--- Instruction ---
Check each line of the material. Copy those containing "Blender".

##### Exercise data

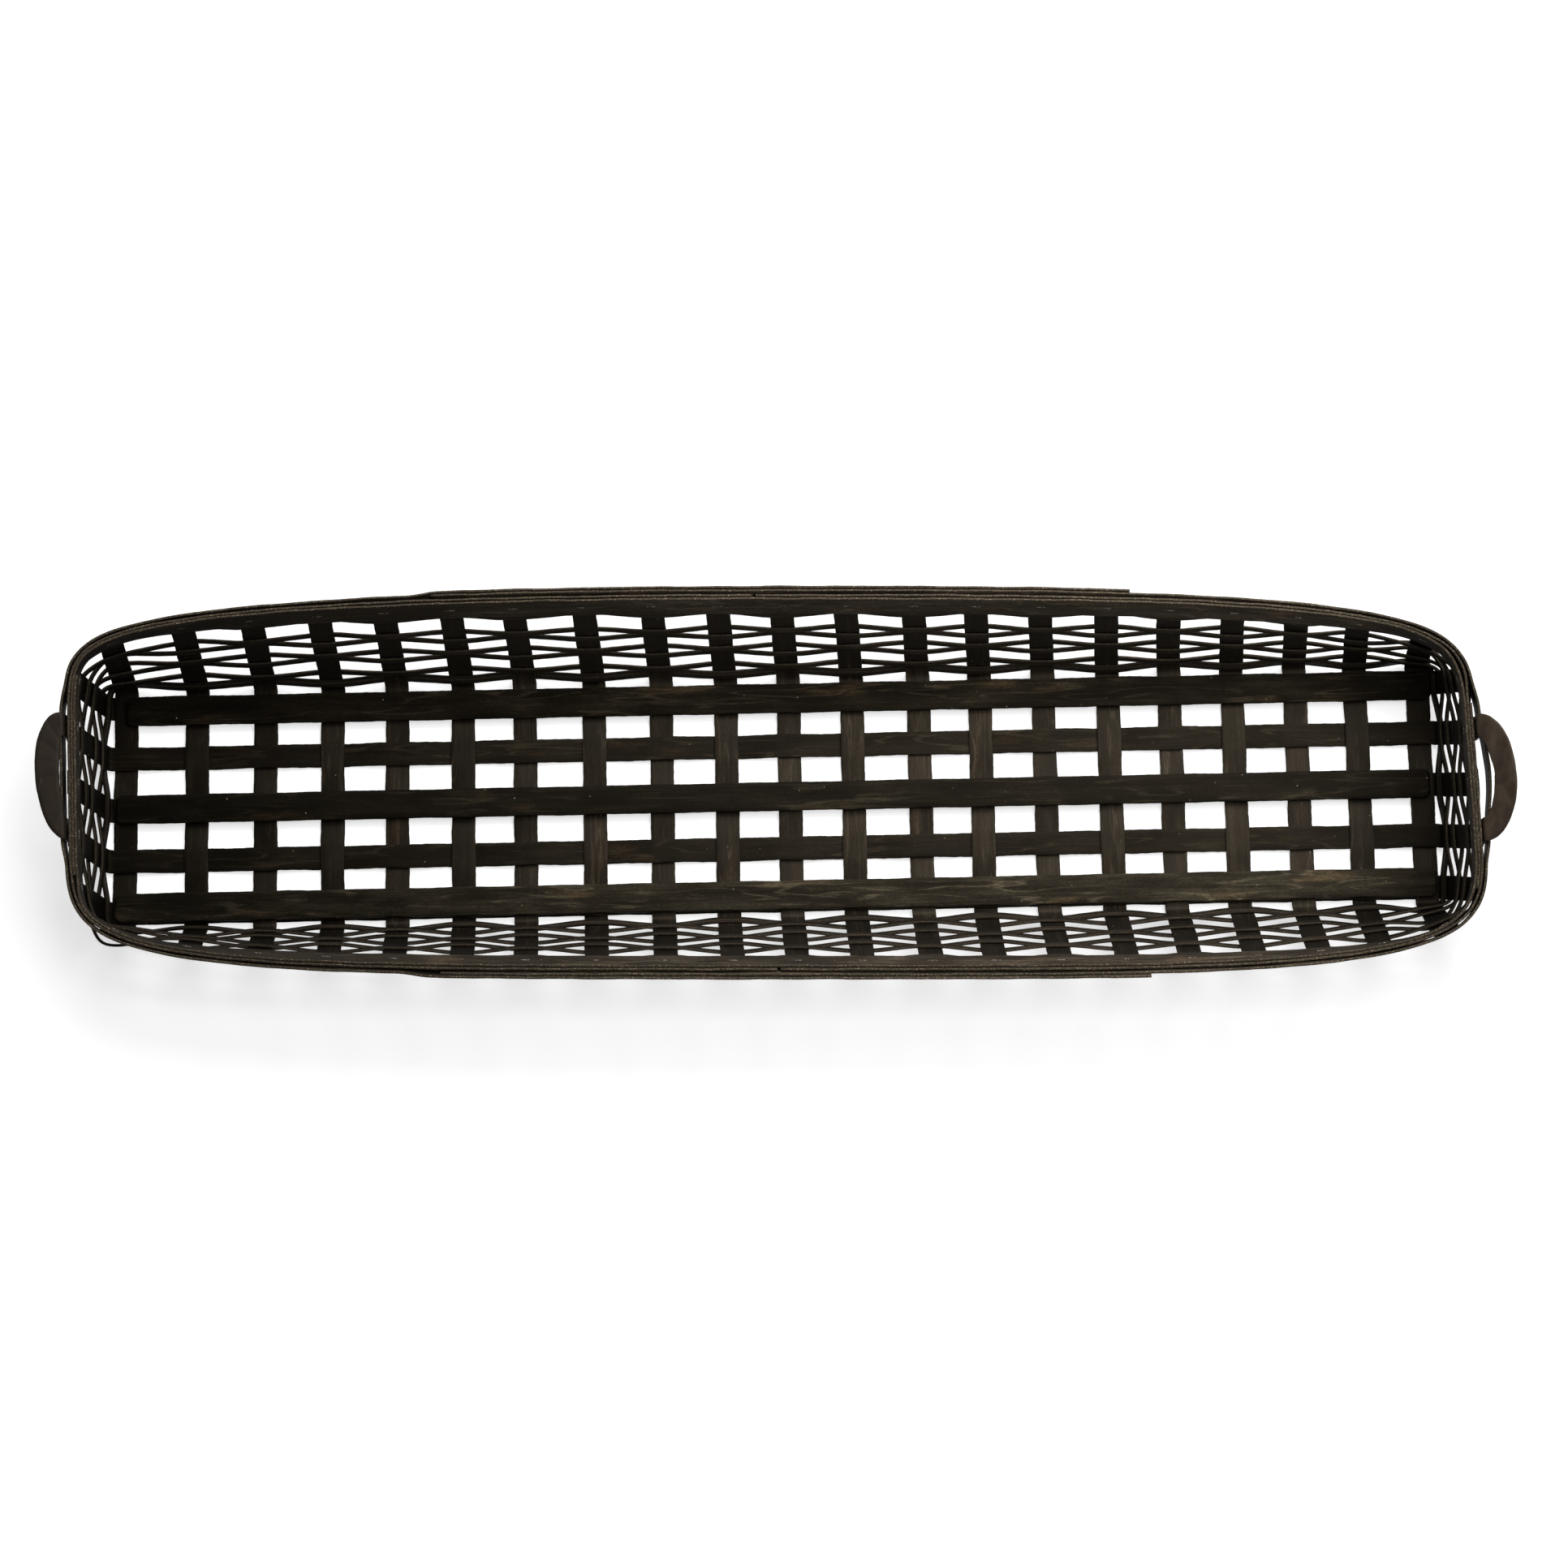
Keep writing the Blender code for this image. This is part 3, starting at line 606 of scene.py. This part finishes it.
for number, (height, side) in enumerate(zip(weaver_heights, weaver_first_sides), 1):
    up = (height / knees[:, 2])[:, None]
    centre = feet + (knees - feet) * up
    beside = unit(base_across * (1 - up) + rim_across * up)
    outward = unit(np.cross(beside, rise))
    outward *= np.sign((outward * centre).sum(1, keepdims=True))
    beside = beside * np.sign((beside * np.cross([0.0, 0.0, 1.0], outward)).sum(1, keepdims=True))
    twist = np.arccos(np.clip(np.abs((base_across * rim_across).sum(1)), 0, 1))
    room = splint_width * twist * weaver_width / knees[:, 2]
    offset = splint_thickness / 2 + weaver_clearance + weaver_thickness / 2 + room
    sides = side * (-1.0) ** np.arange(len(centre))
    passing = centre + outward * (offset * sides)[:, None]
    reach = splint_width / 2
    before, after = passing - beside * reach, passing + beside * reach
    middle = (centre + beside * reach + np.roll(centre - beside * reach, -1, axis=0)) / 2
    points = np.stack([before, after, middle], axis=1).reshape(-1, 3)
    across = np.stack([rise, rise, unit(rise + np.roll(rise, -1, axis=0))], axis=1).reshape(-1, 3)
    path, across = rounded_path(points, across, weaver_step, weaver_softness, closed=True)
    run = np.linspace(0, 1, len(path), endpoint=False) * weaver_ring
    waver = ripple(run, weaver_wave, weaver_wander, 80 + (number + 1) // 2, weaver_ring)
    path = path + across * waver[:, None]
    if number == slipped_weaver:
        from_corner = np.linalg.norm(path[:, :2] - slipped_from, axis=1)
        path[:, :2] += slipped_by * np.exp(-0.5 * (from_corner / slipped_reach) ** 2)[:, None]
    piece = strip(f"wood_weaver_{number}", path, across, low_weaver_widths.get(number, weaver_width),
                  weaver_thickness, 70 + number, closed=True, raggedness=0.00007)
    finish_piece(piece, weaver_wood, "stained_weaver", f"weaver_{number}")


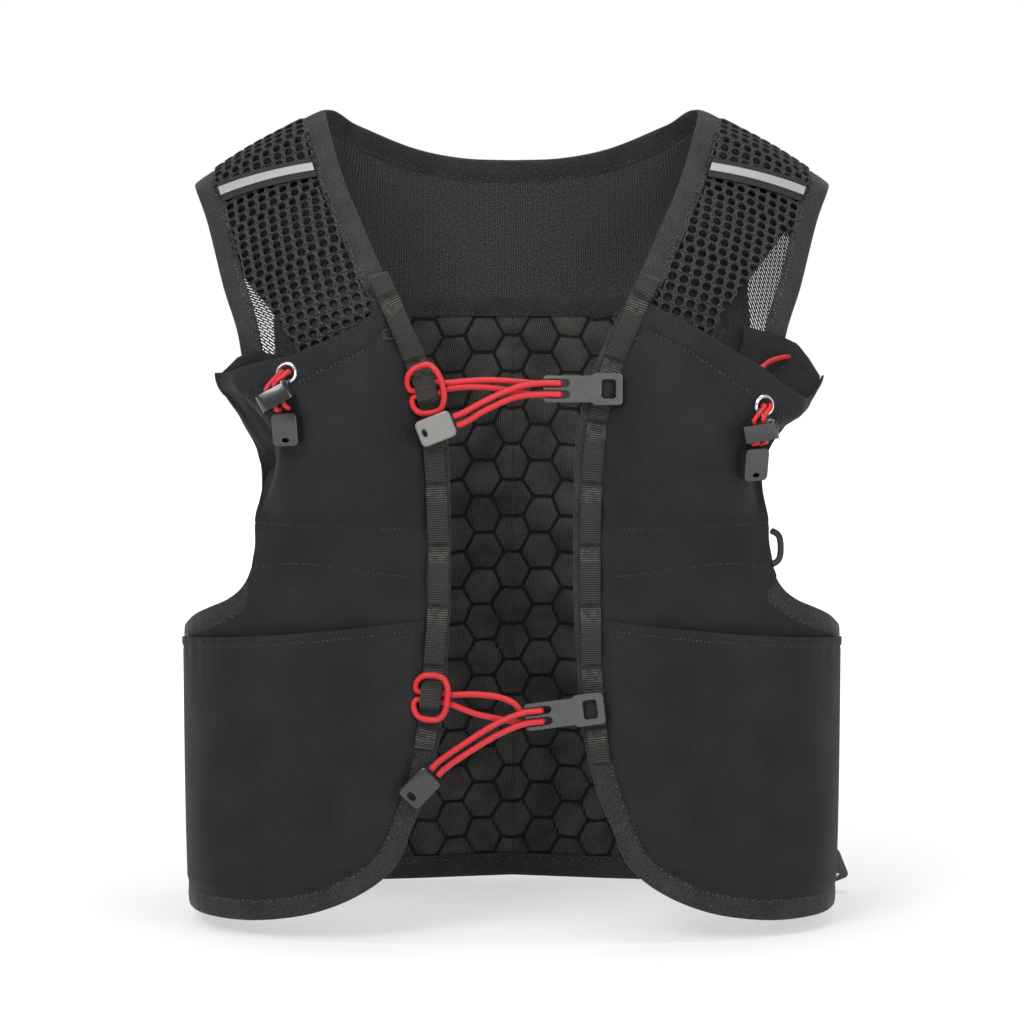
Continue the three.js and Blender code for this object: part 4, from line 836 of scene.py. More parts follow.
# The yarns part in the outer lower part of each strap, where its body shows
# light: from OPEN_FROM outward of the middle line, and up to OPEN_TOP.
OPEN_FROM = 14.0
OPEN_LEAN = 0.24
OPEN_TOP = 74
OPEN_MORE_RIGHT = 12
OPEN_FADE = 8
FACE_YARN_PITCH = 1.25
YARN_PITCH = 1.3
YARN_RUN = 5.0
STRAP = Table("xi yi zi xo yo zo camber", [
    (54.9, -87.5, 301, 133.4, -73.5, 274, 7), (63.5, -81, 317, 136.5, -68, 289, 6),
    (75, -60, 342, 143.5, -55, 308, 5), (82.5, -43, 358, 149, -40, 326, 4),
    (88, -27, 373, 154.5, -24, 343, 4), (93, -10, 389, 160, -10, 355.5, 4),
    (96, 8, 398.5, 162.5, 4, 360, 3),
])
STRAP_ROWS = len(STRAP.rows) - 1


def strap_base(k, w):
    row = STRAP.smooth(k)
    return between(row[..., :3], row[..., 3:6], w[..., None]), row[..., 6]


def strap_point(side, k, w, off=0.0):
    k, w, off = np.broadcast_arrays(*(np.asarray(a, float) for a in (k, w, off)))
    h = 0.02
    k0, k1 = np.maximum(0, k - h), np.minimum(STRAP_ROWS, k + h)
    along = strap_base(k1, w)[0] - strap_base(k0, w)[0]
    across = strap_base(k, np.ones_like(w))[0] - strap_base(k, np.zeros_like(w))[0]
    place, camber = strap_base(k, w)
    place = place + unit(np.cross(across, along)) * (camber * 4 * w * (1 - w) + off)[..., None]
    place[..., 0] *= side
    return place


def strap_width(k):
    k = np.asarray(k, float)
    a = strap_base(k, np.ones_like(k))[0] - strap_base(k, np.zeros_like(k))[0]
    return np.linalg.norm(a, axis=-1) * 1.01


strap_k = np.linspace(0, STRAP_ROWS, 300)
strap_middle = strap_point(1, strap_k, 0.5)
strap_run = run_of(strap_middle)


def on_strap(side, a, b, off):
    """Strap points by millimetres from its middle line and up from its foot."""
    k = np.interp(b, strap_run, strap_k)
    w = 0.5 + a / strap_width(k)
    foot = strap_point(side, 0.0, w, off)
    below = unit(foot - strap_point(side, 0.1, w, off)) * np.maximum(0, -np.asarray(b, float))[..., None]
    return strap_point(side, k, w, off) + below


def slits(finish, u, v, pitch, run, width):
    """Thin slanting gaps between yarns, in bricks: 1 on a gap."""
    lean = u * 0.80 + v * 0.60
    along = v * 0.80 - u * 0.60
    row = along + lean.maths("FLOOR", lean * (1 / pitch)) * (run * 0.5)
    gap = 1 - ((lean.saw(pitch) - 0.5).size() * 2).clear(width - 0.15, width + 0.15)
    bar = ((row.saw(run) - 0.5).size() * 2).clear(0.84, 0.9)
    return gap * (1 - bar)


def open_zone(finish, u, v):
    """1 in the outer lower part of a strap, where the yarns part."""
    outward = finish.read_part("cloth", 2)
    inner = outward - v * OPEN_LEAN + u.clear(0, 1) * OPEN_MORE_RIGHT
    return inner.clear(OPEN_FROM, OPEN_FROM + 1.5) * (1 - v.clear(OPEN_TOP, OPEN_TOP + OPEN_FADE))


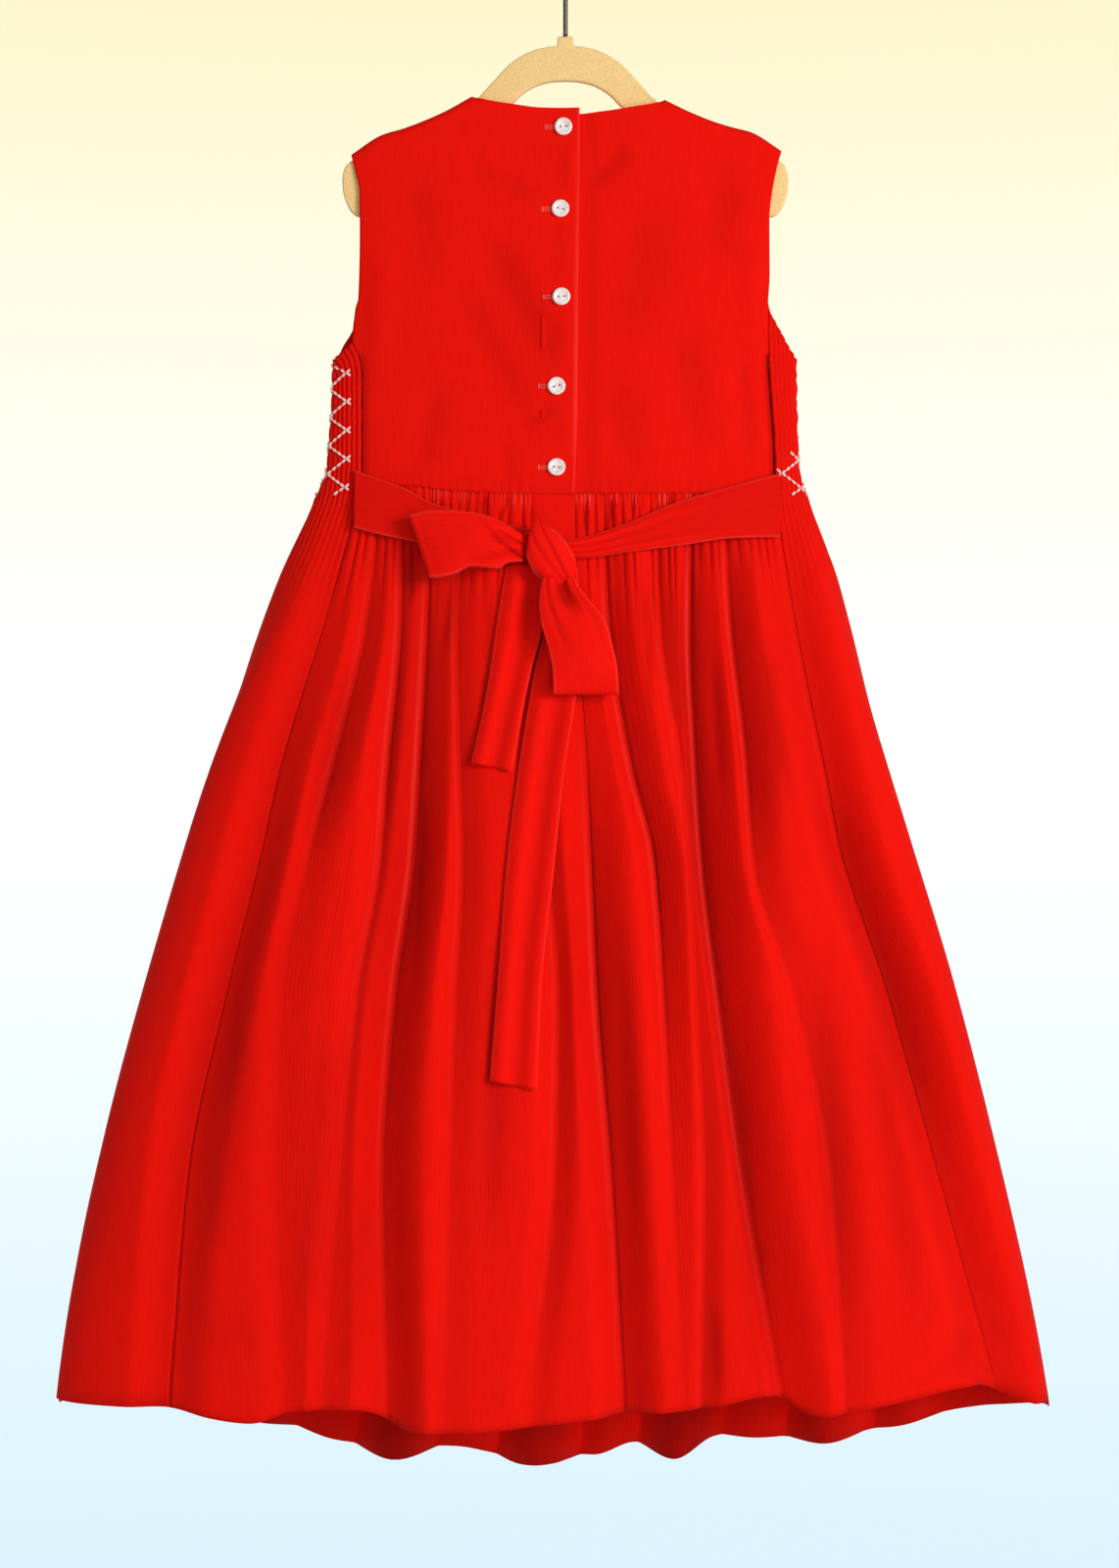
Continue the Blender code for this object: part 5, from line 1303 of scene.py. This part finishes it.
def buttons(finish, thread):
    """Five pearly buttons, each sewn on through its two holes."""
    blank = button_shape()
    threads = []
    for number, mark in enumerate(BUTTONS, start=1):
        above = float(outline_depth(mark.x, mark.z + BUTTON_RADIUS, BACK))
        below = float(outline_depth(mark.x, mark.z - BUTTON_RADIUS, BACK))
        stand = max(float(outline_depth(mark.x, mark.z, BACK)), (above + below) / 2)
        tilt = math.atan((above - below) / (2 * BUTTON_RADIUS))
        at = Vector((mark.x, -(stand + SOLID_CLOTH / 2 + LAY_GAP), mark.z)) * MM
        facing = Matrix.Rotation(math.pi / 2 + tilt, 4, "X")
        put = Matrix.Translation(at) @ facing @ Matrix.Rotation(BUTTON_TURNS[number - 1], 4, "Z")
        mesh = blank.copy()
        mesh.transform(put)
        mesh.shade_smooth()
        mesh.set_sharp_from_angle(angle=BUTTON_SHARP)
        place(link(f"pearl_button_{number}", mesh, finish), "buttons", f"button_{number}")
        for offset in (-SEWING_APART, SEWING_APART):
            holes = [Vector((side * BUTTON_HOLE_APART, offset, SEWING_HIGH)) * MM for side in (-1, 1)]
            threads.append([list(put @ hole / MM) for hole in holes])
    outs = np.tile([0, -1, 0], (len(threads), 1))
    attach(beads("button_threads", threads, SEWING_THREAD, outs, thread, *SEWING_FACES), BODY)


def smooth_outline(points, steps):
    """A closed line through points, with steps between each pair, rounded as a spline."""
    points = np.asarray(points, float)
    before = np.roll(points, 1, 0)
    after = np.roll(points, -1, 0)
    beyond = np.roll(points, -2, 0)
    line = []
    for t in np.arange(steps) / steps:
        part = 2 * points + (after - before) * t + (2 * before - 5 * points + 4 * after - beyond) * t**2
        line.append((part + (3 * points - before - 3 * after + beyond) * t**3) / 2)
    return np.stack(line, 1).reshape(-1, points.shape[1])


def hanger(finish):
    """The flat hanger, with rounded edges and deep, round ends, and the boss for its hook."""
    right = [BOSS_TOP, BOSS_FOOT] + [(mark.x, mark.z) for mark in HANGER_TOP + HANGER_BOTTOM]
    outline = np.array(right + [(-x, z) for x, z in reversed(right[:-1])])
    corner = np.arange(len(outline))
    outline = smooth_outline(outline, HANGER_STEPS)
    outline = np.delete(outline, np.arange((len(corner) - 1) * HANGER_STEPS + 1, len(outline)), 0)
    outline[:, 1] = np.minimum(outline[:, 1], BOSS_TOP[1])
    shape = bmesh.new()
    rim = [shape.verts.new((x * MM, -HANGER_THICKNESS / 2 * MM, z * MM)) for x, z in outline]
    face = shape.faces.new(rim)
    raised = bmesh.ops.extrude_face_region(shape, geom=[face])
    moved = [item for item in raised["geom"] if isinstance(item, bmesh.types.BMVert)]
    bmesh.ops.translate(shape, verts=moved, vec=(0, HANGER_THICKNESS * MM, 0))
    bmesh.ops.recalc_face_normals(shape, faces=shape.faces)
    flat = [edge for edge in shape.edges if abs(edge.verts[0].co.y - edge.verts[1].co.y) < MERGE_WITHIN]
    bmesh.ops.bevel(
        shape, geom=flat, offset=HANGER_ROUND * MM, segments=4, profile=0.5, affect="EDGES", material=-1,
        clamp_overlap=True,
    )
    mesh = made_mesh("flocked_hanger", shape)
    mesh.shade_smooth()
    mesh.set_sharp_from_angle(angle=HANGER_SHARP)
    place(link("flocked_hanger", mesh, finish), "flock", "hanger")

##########

--- Exercise result ---
Keep writing the Blender code for this image. This is part 3, starting at line 606 of scene.py. This part finishes it.
Continue the three.js and Blender code for this object: part 4, from line 836 of scene.py. More parts follow.
Continue the Blender code for this object: part 5, from line 1303 of scene.py. This part finishes it.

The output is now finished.